• TASK TO CARRY OUT:
Restate, word for word, every line of the data.
# # # #
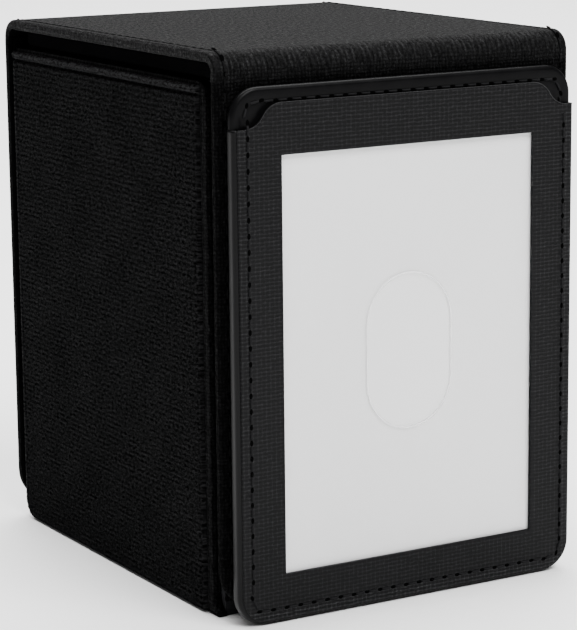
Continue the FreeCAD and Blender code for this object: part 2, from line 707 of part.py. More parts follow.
def make_stitching():
    """The seams round the lid, the flap, the rear panel and the holder."""
    radius = measure("thread_radius")
    seam = measure("cover_seam")
    edge = measure("cover_width / 2") - seam
    front, rear = measure("front_y"), measure("front_y + cover_depth")
    top, level = measure("total_height"), measure(FOLD_LEVEL)
    lid = []
    for x in (-edge, edge):
        start = FreeCAD.Vector(x, measure(LID_FRONT), 0)
        end = start + Y_AXIS * measure(LID_DEPTH)
        row = Part.Wire([Part.makeLine(start, end)])
        lid += stitches_on(row, lambda point: FreeCAD.Vector(point.x, point.y, top + radius))
    keep_stitches("lid_stitching", lid)
    low, corner = measure("panel_lift") + seam, measure("panel_corner") - seam
    hang = rounded_path(-edge, edge, low, level, corner, False)
    for label, y in (("flap_stitching", front - radius), ("rear_stitching", rear + radius)):
        keep_stitches(label, stitches_on(hang, lambda point: FreeCAD.Vector(point.x, y, point.z)))
    inset = measure("holder_seam")
    half, low = measure("holder_width / 2") - inset, measure("holder_lift") + inset
    high = measure("holder_lift + holder_tall") - inset
    ring = rounded_path(-half, half, low, high, measure("holder_corner") - inset, True)
    face = measure(FACE_FRONT)
    frame_face = measure(f"{FACE_FRONT} - pocket_depth - frame_sheet")
    clear_of_frame = measure(f"holder_lift + {FRAME_HEIGHT} - shoulder_radius + 0.6 * stitch_length")

    groove_reach = measure("groove_width / 2") - 1.2

    def on_holder(point):
        depth = (face if point.z > clear_of_frame else frame_face) - radius
        if point.z > high - 0.01 and abs(point.x) < groove_reach:
            depth = face + radius
        return FreeCAD.Vector(point.x, depth, point.z)

    keep_stitches("holder_stitching", stitches_on(ring, on_holder))


# ---- build, check and export ---------------------------------------------------------------------------

def check_and_export():
    """Stops if any object failed, then writes each sub-part to parts/LABEL.step."""
    doc.recompute()
    for obj in doc.Objects:
        if {"Invalid", "Error"} & set(obj.State):
            raise RuntimeError(f"{obj.Label} did not build: {obj.State}")
    os.makedirs("parts", exist_ok=True)
    for obj in kept:
        shape = obj.Shape
        if shape.isNull() or not shape.isValid() or not shape.Solids:
            raise RuntimeError(f"{obj.Label} has no valid solid")
        shape.exportStep(f"parts/{obj.Label}.step")


make_tray()
make_tray_lining()
make_sides()
make_cover()
make_holder_back()
make_holder_frame()
make_window()
make_card()
make_stitching()
check_and_export()
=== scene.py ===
import math

import bmesh
import bpy
from mathutils import Matrix, Vector, noise


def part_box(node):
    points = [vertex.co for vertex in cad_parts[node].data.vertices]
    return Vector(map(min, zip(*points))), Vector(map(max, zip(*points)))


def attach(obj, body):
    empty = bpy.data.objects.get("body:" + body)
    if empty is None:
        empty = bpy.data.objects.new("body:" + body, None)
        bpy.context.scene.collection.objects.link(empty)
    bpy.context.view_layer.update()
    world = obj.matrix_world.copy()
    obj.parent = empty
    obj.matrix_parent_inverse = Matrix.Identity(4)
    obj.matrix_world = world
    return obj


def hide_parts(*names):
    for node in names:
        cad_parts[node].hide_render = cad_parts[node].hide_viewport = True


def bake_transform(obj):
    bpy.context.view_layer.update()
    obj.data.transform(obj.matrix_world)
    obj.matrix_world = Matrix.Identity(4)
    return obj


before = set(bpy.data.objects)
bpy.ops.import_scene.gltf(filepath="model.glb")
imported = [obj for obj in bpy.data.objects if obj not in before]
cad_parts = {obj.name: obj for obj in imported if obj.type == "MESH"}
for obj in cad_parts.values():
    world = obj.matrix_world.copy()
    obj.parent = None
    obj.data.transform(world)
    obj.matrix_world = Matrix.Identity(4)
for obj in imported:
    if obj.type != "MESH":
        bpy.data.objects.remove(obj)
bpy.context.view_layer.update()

MM = 0.001


# ---- sizes, in millimetres ----------------------------

def span(node):
    """A CAD node's lowest and highest corners in millimetres."""
    low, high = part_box(node)
    return low / MM, high / MM


# The cover, from the frame: its faces, the levels where its folds and panels end, its thickness, and, along
# its path, the lengths of a fold and of the lid and the place where the flap starts.
FLAP_LOW, FLAP_HIGH = span("flap_skin")
LID_LOW, LID_HIGH = span("lid_skin")
FRONT, REAR = FLAP_LOW.y, span("rear_skin")[1].y
HALF = LID_HIGH.x
TOP, LEVEL, LIFT = LID_HIGH.z, FLAP_HIGH.z, FLAP_LOW.z
FOLD = TOP - LEVEL
SKIN = TOP - LID_LOW.z
FOLD_RUN = math.pi / 2 * FOLD
LID_RUN = LID_HIGH.y - LID_LOW.y
FLAP_RUN = 2 * FOLD_RUN + LID_RUN

# The cover as it is drawn: the lid's and the flap's thickness, the radii of a thick and a thin sheet's
# inner and outer edge, the panels' corners, how far in the seam runs and the turned edge reaches, how far
# the folds lap over their neighbours, and the pitches of the weave and the ribs.
SHEET = SKIN + 0.9
SHEET_EDGES, SKIN_EDGES = (0.55, 0.85), (0.35, 0.55)
PANEL_CORNER = 8.0
SEAM, TURNED_EDGE = 2.0, 1.0
OVERRUN = 1.5
WEAVE_PITCH, RIB_PITCH = 0.72, 1.05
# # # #
• COMPLETE RESPONSE:
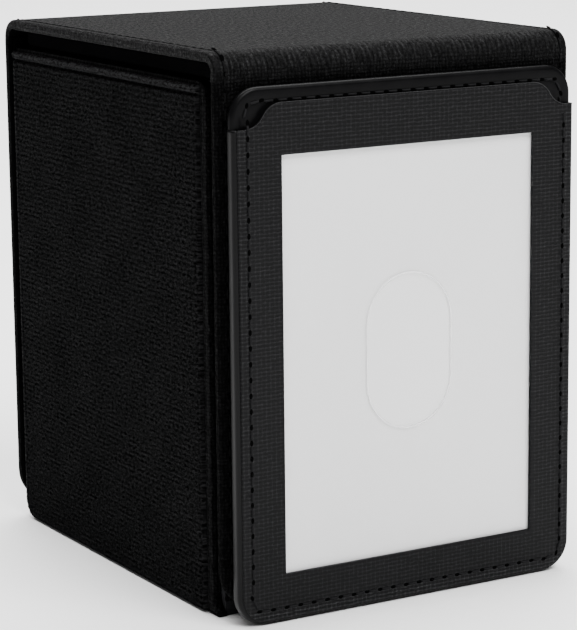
Continue the FreeCAD and Blender code for this object: part 2, from line 707 of part.py. More parts follow.
def make_stitching():
    """The seams round the lid, the flap, the rear panel and the holder."""
    radius = measure("thread_radius")
    seam = measure("cover_seam")
    edge = measure("cover_width / 2") - seam
    front, rear = measure("front_y"), measure("front_y + cover_depth")
    top, level = measure("total_height"), measure(FOLD_LEVEL)
    lid = []
    for x in (-edge, edge):
        start = FreeCAD.Vector(x, measure(LID_FRONT), 0)
        end = start + Y_AXIS * measure(LID_DEPTH)
        row = Part.Wire([Part.makeLine(start, end)])
        lid += stitches_on(row, lambda point: FreeCAD.Vector(point.x, point.y, top + radius))
    keep_stitches("lid_stitching", lid)
    low, corner = measure("panel_lift") + seam, measure("panel_corner") - seam
    hang = rounded_path(-edge, edge, low, level, corner, False)
    for label, y in (("flap_stitching", front - radius), ("rear_stitching", rear + radius)):
        keep_stitches(label, stitches_on(hang, lambda point: FreeCAD.Vector(point.x, y, point.z)))
    inset = measure("holder_seam")
    half, low = measure("holder_width / 2") - inset, measure("holder_lift") + inset
    high = measure("holder_lift + holder_tall") - inset
    ring = rounded_path(-half, half, low, high, measure("holder_corner") - inset, True)
    face = measure(FACE_FRONT)
    frame_face = measure(f"{FACE_FRONT} - pocket_depth - frame_sheet")
    clear_of_frame = measure(f"holder_lift + {FRAME_HEIGHT} - shoulder_radius + 0.6 * stitch_length")

    groove_reach = measure("groove_width / 2") - 1.2

    def on_holder(point):
        depth = (face if point.z > clear_of_frame else frame_face) - radius
        if point.z > high - 0.01 and abs(point.x) < groove_reach:
            depth = face + radius
        return FreeCAD.Vector(point.x, depth, point.z)

    keep_stitches("holder_stitching", stitches_on(ring, on_holder))


# ---- build, check and export ---------------------------------------------------------------------------

def check_and_export():
    """Stops if any object failed, then writes each sub-part to parts/LABEL.step."""
    doc.recompute()
    for obj in doc.Objects:
        if {"Invalid", "Error"} & set(obj.State):
            raise RuntimeError(f"{obj.Label} did not build: {obj.State}")
    os.makedirs("parts", exist_ok=True)
    for obj in kept:
        shape = obj.Shape
        if shape.isNull() or not shape.isValid() or not shape.Solids:
            raise RuntimeError(f"{obj.Label} has no valid solid")
        shape.exportStep(f"parts/{obj.Label}.step")


make_tray()
make_tray_lining()
make_sides()
make_cover()
make_holder_back()
make_holder_frame()
make_window()
make_card()
make_stitching()
check_and_export()
=== scene.py ===
import math

import bmesh
import bpy
from mathutils import Matrix, Vector, noise


def part_box(node):
    points = [vertex.co for vertex in cad_parts[node].data.vertices]
    return Vector(map(min, zip(*points))), Vector(map(max, zip(*points)))


def attach(obj, body):
    empty = bpy.data.objects.get("body:" + body)
    if empty is None:
        empty = bpy.data.objects.new("body:" + body, None)
        bpy.context.scene.collection.objects.link(empty)
    bpy.context.view_layer.update()
    world = obj.matrix_world.copy()
    obj.parent = empty
    obj.matrix_parent_inverse = Matrix.Identity(4)
    obj.matrix_world = world
    return obj


def hide_parts(*names):
    for node in names:
        cad_parts[node].hide_render = cad_parts[node].hide_viewport = True


def bake_transform(obj):
    bpy.context.view_layer.update()
    obj.data.transform(obj.matrix_world)
    obj.matrix_world = Matrix.Identity(4)
    return obj


before = set(bpy.data.objects)
bpy.ops.import_scene.gltf(filepath="model.glb")
imported = [obj for obj in bpy.data.objects if obj not in before]
cad_parts = {obj.name: obj for obj in imported if obj.type == "MESH"}
for obj in cad_parts.values():
    world = obj.matrix_world.copy()
    obj.parent = None
    obj.data.transform(world)
    obj.matrix_world = Matrix.Identity(4)
for obj in imported:
    if obj.type != "MESH":
        bpy.data.objects.remove(obj)
bpy.context.view_layer.update()

MM = 0.001


# ---- sizes, in millimetres ----------------------------

def span(node):
    """A CAD node's lowest and highest corners in millimetres."""
    low, high = part_box(node)
    return low / MM, high / MM


# The cover, from the frame: its faces, the levels where its folds and panels end, its thickness, and, along
# its path, the lengths of a fold and of the lid and the place where the flap starts.
FLAP_LOW, FLAP_HIGH = span("flap_skin")
LID_LOW, LID_HIGH = span("lid_skin")
FRONT, REAR = FLAP_LOW.y, span("rear_skin")[1].y
HALF = LID_HIGH.x
TOP, LEVEL, LIFT = LID_HIGH.z, FLAP_HIGH.z, FLAP_LOW.z
FOLD = TOP - LEVEL
SKIN = TOP - LID_LOW.z
FOLD_RUN = math.pi / 2 * FOLD
LID_RUN = LID_HIGH.y - LID_LOW.y
FLAP_RUN = 2 * FOLD_RUN + LID_RUN

# The cover as it is drawn: the lid's and the flap's thickness, the radii of a thick and a thin sheet's
# inner and outer edge, the panels' corners, how far in the seam runs and the turned edge reaches, how far
# the folds lap over their neighbours, and the pitches of the weave and the ribs.
SHEET = SKIN + 0.9
SHEET_EDGES, SKIN_EDGES = (0.55, 0.85), (0.35, 0.55)
PANEL_CORNER = 8.0
SEAM, TURNED_EDGE = 2.0, 1.0
OVERRUN = 1.5
WEAVE_PITCH, RIB_PITCH = 0.72, 1.05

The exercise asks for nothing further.